Mme [O] se prévalant de la sorte d’un préjudice seulement éventuel, le jugement l’ayant débouté de sa demande sera confirmé pour ces motifs.
Sur le préjudice moral invoqué par Mme [O]
L’appelante met en avant les démarches qu’elle a dû effectuer pour voir reconnaître l’indécence du logement, le retard pris dans la réalisation des travaux et ‘l’emprise’que Mme [J] et M. [B] ont exercée sur elle.
Les pièces produites par Mme [O] au soutien de sa demande (pièce n° 20 et 21) permettent d’établir que celle-ci était prise en charge par une assistante sociale en 2017, au moment de quitter sa région d’origine, et qu’elle faisait l’objet d’une prise en charge médicale particulière en 2018, mais elles ne permettent aucunement d’établir l’existence d’un préjudice moral imputable à des agissements de ses bailleurs.
Le jugement déféré qui a débouté Mme [O] de cette demande sera donc également confirmé.
Sur le préjudice moral invoqué par Mme [J] et M. [B]
Mme [J] et M. [B] soutiennent qu’ils subissent un préjudice moral du fait de l’exécution déloyale du contrat de bail par Mme [O], caractérisé par de nombreux retards dans le paiement des loyers et par la production d’un faux état des lieux de sortie.
Indépendamment du comportement fautif prêté à Mme [O], l’indemnisation d’un préjudice moral suppose pour la personne qui s’en prévaut de rapporter la preuve des souffrances morales qu’elle endure.
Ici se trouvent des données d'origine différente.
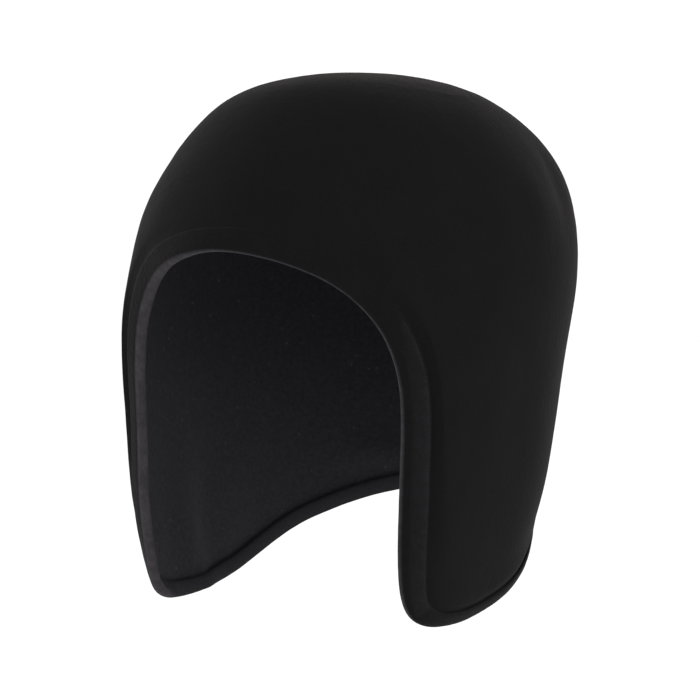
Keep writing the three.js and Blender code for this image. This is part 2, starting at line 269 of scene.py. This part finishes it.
class CapCloth(bpy.types.PropertyGroup):
    """Sizes and colours of the fleece."""

    outer_colour: bpy.props.FloatVectorProperty(
        name="Outer Face",
        description="Colour of the smooth outer face",
        subtype="COLOR",
        size=4,
        min=0,
        max=1,
        default=(0.0057, 0.0057, 0.006, 1),
    )
    inner_colour: bpy.props.FloatVectorProperty(
        name="Inner Face",
        description="Colour of the brushed inner face",
        subtype="COLOR",
        size=4,
        min=0,
        max=1,
        default=(0.0225, 0.0222, 0.026, 1),
    )
    # Partly painted highlight: this colour is lighter than the nap alone and stands in for the light that the
    # turned edge, the ridge and the near hem catch.
    nap_and_highlight_colour: bpy.props.FloatVectorProperty(
        name="Turned Edge",
        description="Colour of the brushed nap where the cloth turns over at a hem's free edge",
        subtype="COLOR",
        size=4,
        min=0,
        max=1,
        default=(0.037, 0.0345, 0.039, 1),
    )
    edge_in_hem: bpy.props.FloatProperty(
        name="Edge in the Hem",
        description="How far the crown's edge reaches into the slot of a hem",
        subtype="DISTANCE",
        default=1.6 * MM,
    )
    slot_depth: bpy.props.FloatProperty(
        name="Slot Depth",
        description="Depth of the slot in a hem's seam side, which takes the crown's edge",
        subtype="DISTANCE",
        default=2.0 * MM,
    )
    slot_lip: bpy.props.FloatProperty(
        name="Slot Lip",
        description="Thickness of the hem's cloth on each side of the slot",
        subtype="DISTANCE",
        default=0.35 * MM,
    )


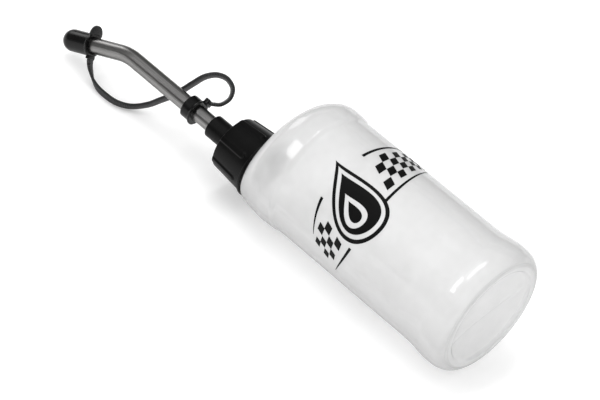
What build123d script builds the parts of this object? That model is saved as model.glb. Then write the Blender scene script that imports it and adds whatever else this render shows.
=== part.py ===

Or, aucune pièce versée au débat ne permet d’établir l’existence d’un préjudice de ce type.
Le jugement déféré qui a débouté Mme [J] et M. [B] de cette demande sera confirmé.
Sur les frais irrépétibles et les dépens
Mme [J] et M. [B] succombant pour l’essentiel, ils seront condamnés in solidum à payer les dépens de première instance et d’appel, sur le fondement de l’article 696 du code de procédure civile.
De plus, il est équitable de les condamner au versement de la somme de 1500 euros en application des articles 700 2° du code de procédure civile et 37 de la loi n° 91-647 du 10 juillet 1991.
PAR CES MOTIFS
La Cour,
Ordonne le rabat de l’ordonnance de clôture à la date de l’audience de plaidoiries,
Confirme le jugement sauf en ce qu’il a débouté Mme [N] [O] de sa demande d’indemnisation au titre du préjudice de jouissance et d’un préjudice moral, l’a condamnée aux dépens, à verser la somme de 500 euros sur le fondement de l’article 700 du code de procédure civile et a débouté Mme [J] et M. [B] de leur demande en dommages et intérêts,
Statuant à nouveau dans cette limite,
Condamne in solidum Mme [X] [J] et M. [A] [B] à verser à Mme [O] la somme de 1400 euros en réparation de son préjudice de jouissance,
Déboute Mme [X] [J] et M. [A] [B] de leur demande fondée sur l’article 700 du code de procédure civile,
Y ajoutant,
Condamne in solidum Mme [X] [J] et M. [A] [B] au paiement de la somme de 1.500 euros en application de l’article 37 de la loi du 10 juillet 1991 au titre des frais irrépétibles d’appel,
Condamne in solidum Mme [X] [J] et M. [A] [B] aux dépens d’appel.
Le présent arrêt a été signé par Monsieur Roland POTEE, président, et par Madame Séléna BONNET, greffier, auquel la minute de la décision a été remise par le magistrat signataire.